Reproduce the material that follows, please, but only from its first line to the line containing "HEIGHT_AT_TIP = 0.0690", inclusive.

*Information shown*:
........
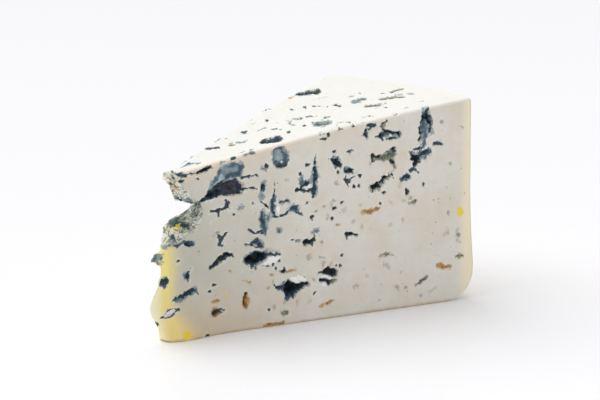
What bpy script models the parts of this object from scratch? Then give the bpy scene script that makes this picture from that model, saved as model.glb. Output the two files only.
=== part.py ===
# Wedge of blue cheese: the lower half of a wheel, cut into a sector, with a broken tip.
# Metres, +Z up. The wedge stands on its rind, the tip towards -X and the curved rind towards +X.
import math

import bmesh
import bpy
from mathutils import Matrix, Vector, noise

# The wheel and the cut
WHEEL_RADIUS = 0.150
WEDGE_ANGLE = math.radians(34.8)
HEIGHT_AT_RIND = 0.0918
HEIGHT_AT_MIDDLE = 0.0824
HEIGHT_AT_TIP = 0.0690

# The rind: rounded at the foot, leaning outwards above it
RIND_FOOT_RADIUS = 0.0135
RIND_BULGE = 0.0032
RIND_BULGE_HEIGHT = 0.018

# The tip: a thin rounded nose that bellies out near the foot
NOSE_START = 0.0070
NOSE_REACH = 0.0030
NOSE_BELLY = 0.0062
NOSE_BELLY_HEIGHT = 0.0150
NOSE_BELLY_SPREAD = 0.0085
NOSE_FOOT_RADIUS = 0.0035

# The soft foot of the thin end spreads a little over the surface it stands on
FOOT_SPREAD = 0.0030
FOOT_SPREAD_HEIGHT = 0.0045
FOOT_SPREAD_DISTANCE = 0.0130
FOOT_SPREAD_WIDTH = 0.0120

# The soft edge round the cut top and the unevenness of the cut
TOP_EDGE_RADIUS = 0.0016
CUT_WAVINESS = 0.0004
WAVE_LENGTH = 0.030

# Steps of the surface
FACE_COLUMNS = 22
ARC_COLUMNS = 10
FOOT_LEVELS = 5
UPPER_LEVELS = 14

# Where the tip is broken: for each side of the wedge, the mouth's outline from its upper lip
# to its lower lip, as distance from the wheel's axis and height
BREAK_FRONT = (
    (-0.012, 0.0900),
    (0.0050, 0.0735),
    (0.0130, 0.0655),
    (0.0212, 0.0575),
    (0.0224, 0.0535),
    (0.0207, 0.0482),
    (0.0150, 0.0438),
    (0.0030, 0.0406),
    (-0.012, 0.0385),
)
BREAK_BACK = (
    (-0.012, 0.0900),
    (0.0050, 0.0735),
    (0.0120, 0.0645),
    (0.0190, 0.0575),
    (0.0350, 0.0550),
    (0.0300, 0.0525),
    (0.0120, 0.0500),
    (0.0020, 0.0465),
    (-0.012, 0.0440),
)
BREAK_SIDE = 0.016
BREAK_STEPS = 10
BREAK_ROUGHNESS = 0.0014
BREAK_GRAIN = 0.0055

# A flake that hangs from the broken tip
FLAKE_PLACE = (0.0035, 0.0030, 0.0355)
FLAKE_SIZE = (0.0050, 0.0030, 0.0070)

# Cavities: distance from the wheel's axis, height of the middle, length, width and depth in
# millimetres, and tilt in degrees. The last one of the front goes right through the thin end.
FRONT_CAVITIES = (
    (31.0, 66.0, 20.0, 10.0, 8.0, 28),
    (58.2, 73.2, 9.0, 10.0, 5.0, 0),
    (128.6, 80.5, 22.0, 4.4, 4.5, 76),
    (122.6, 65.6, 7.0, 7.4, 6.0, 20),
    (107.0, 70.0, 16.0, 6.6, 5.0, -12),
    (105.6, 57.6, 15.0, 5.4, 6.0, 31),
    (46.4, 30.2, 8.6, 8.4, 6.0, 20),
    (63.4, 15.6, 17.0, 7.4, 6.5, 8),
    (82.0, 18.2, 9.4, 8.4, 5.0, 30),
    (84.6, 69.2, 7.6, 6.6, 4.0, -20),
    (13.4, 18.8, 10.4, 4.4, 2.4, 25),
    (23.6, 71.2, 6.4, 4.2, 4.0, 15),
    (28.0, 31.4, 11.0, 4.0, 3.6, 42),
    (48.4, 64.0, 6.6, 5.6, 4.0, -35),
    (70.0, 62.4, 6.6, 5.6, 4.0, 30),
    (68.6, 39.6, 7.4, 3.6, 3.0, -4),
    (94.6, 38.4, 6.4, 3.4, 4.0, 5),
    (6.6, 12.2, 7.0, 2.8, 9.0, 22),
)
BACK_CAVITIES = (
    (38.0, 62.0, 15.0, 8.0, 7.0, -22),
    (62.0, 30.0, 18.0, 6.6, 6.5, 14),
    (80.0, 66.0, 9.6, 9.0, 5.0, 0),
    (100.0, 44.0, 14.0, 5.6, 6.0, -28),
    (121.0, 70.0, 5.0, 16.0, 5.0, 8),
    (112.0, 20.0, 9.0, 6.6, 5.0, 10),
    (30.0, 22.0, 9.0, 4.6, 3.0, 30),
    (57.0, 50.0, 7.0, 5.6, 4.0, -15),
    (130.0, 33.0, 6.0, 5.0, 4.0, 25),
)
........
*Result of the task*:
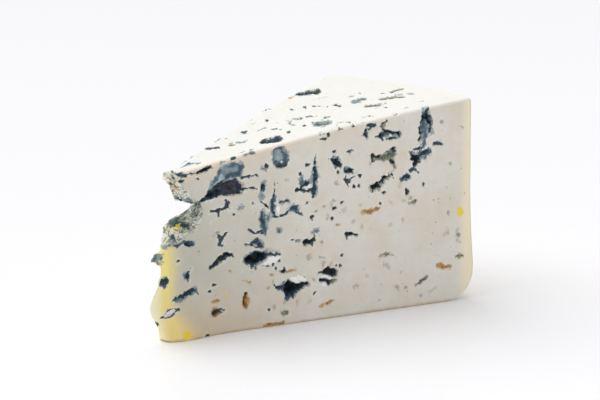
What bpy script models the parts of this object from scratch? Then give the bpy scene script that makes this picture from that model, saved as model.glb. Output the two files only.
=== part.py ===
# Wedge of blue cheese: the lower half of a wheel, cut into a sector, with a broken tip.
# Metres, +Z up. The wedge stands on its rind, the tip towards -X and the curved rind towards +X.
import math

import bmesh
import bpy
from mathutils import Matrix, Vector, noise

# The wheel and the cut
WHEEL_RADIUS = 0.150
WEDGE_ANGLE = math.radians(34.8)
HEIGHT_AT_RIND = 0.0918
HEIGHT_AT_MIDDLE = 0.0824
HEIGHT_AT_TIP = 0.0690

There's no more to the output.